Throughout the film, we see Martin Freeman’s Bilbo Baggins gain more and more confidence and courage, mainly due to the ring but it helps him wield a sword with a warrior’s hand and make intelligent decisions. The dwarves, also, start respecting Bilbo, turning to him in their time of dire need (just like they did with Gandalf) and asking him for his wisdom.
In the book, Kili and Fili get killed in the last battle but this has an intriguing twist with Kili being poisoned and nearly dying…but with the Wood Elves helping out. The Wood Elves certainly had a much more significant and heroic role in the movie, compared to the book, where they were mostly hostile to the dwarves. Not really sure how I feel about this…For some reason, I preferred the Elves stay arrogant. But humanizing them into having mixed feelings wasn’t terribly bad. After all, the story isn’t about Bilbo’s story alone; it’s about how everyone goes on a self-changing journey, so why not the Elves?
Gandalf going off to sort the Necromancer out is where the movie strays from the book the most. Literally, the Necromancer is mentioned as a justified means of Gadalf’s abandonment of Thorin’s Company; no mention of an epic battle or proper background or intent of the Necromancer. The movie devotes a good amount of its time depicting Gandalf’s journey and a story of how the Necromancer is actually a threat, who and what he is. I have never been more pleased by a stray-off of a book-to-movie adaptation. However, I am worried that in the third movie, the resolution of the Necromancer won’t, in fact, live up to the rest of the epicness of the Hobbit. Even though the Necromancer story won’t really make or break the trilogy, if it did, however, not live up to expectation, it would fall flat and be an unnecessary addition to the film that should’ve just stayed out, similar to the book. But why all the gloom? If it is amazing, it would be just another factor contributing to an already-beautiful film.

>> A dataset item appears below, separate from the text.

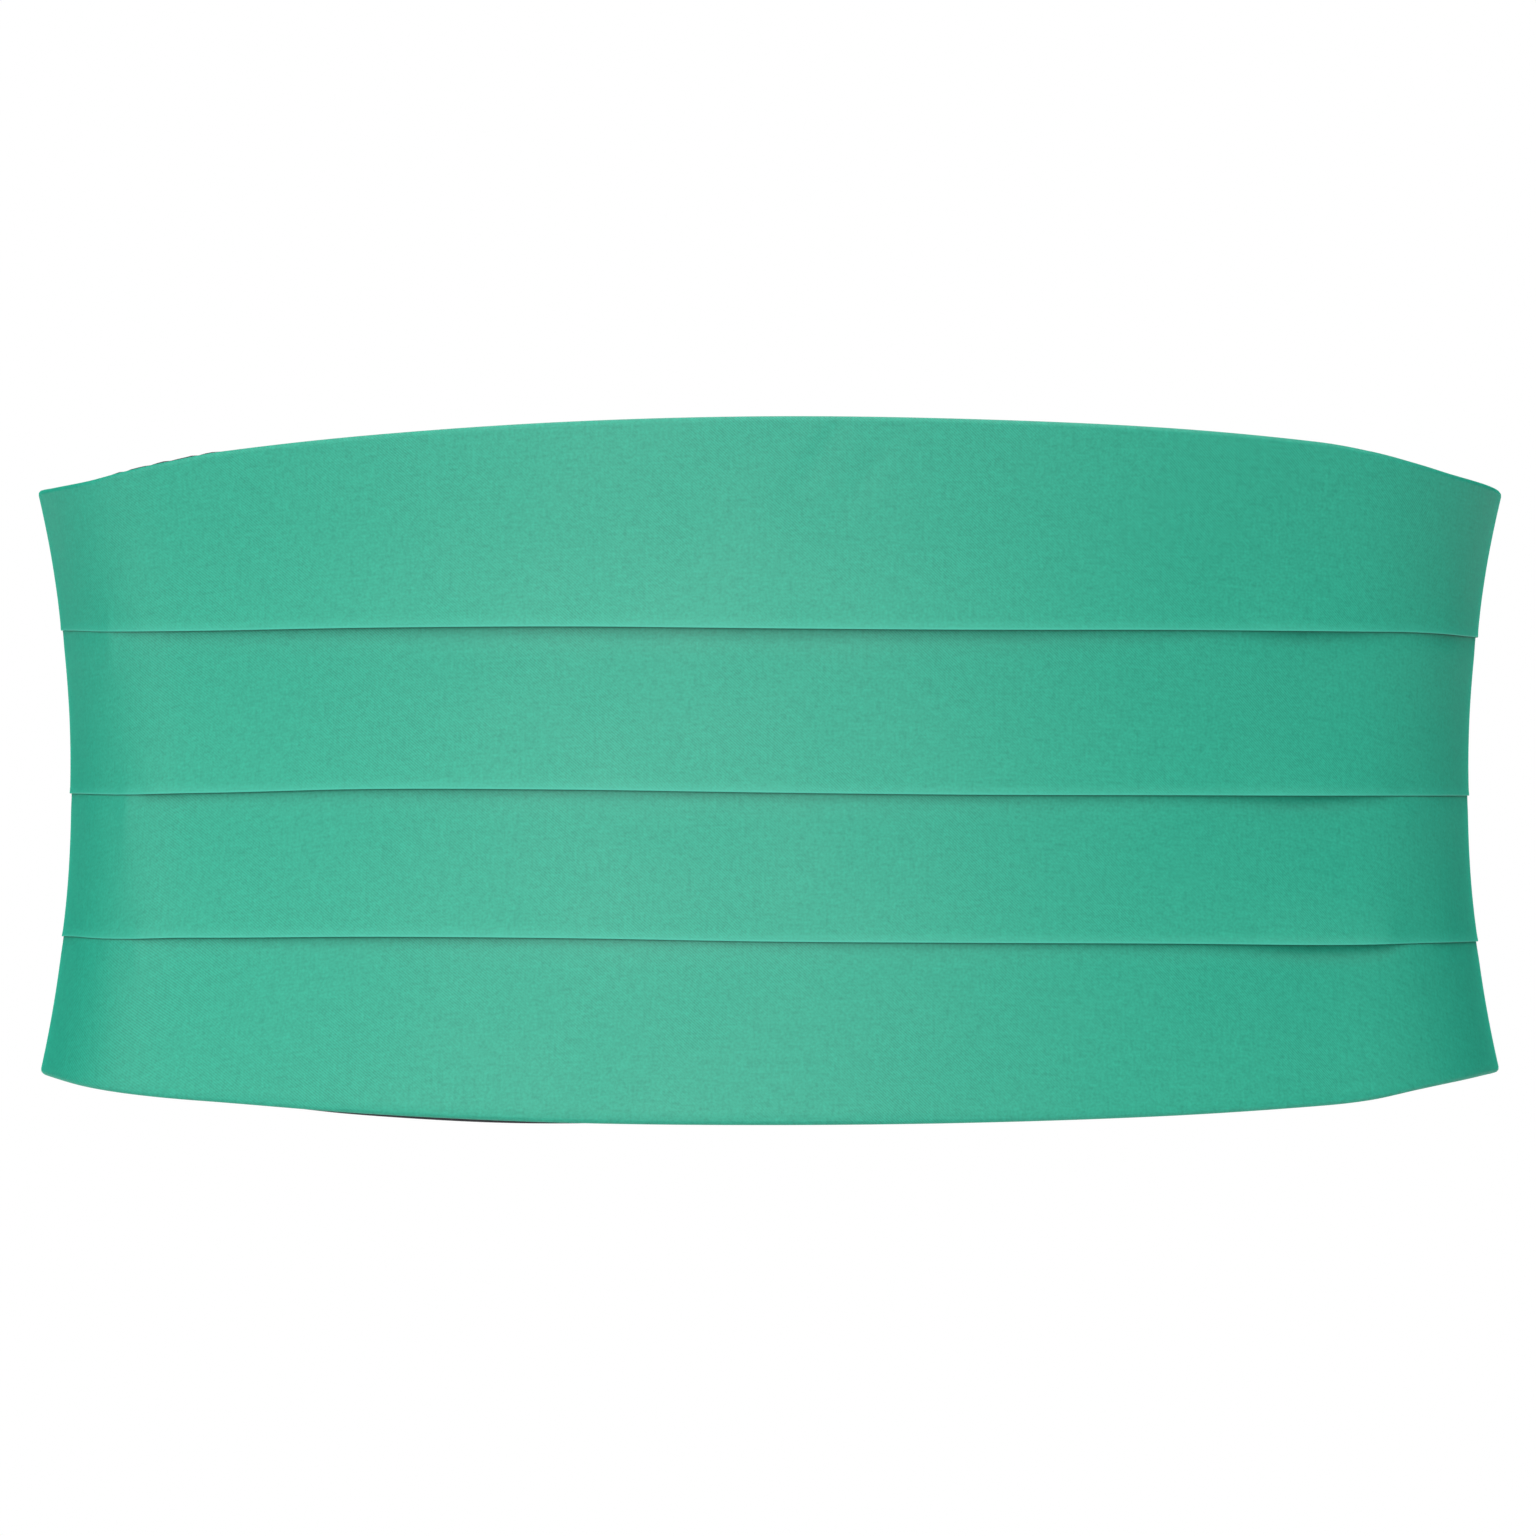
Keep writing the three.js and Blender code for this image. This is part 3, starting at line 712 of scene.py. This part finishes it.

Now Smaug, *shivers*, just…absolutely stunning. Benedict Cumberbatch‘s voice as Smaug keeps you riveted in your seat as his words fill the air you breathe with
impending-doom. Everyone is cast under a spell as the dragon speaks and no one dares make a peep. But that was how Bilbo felt and, damn, did Benedict make us feel that way . I thought it was actually quite hilarious that, initially, Bilbo didn’t seem to realise the complete severity of the danger he was in. He goes in quite confidently and only when Balin ditches him, do warning bells start to ring in his head. The look of utter shock and terror as he realises the full presence of Smaug was just priceless.
The reference to the greed of the dwarves, mostly Thorin, for the treasure and the famous Arkenstone was brilliantly executed with Bilbo always managing to keep his head above it all. We see how different characters- Bilbo, Wood Elves, even Gandalf who is humbled by the Necromancer – change along their journey, but up until this point you don’t really see the dwarves change all that much. And then they see the treasure. Strange how no matter what creature you are, shiny valuable things have to capability of altering someone’s state of mind. And then, another character-change happens to the dwarves, when- in a moment of desperation to kill the mighty dragon- they melt down all the gold and use it to burn and try to turn the dragon into a big golden statue. Of course, the gold stays where it is, but imagine having to rework all the gold into jewellery, cutlery, cups, crowns…they’ve got their work cut out for them. But that’s what danger exposes: our priories, which in this case, is saving each other and themselves.
The last scene is what really gets to you though, ending the cliffhanger with Bilbo’s words of disbelief,“What have we done?”, as the dragon takes off to kill the Lake-men who so kindly helped Thorin and Company. In the book, the dwarves and the hobbit have no idea that Smaug goes to destroy Lake Town. But in the movie they do, which arises questions: Will Thorin and Company do anything about it? Will we see them take the honourable decision to help Lake Town? If so, how do they plan on doing it? And will Bard be the one to kill the dragon like the book? What about the reference to Thorin’s dad still being alive? And what does the Necromancer have to do in this story?
Oh and can I just say how fitting and lovely the last soundtrack of the film, “I See Fire” by Ed Sheeran, is? One of the best film tracks I heave heard in a long time. Made the ending-credits seem utterly compelling.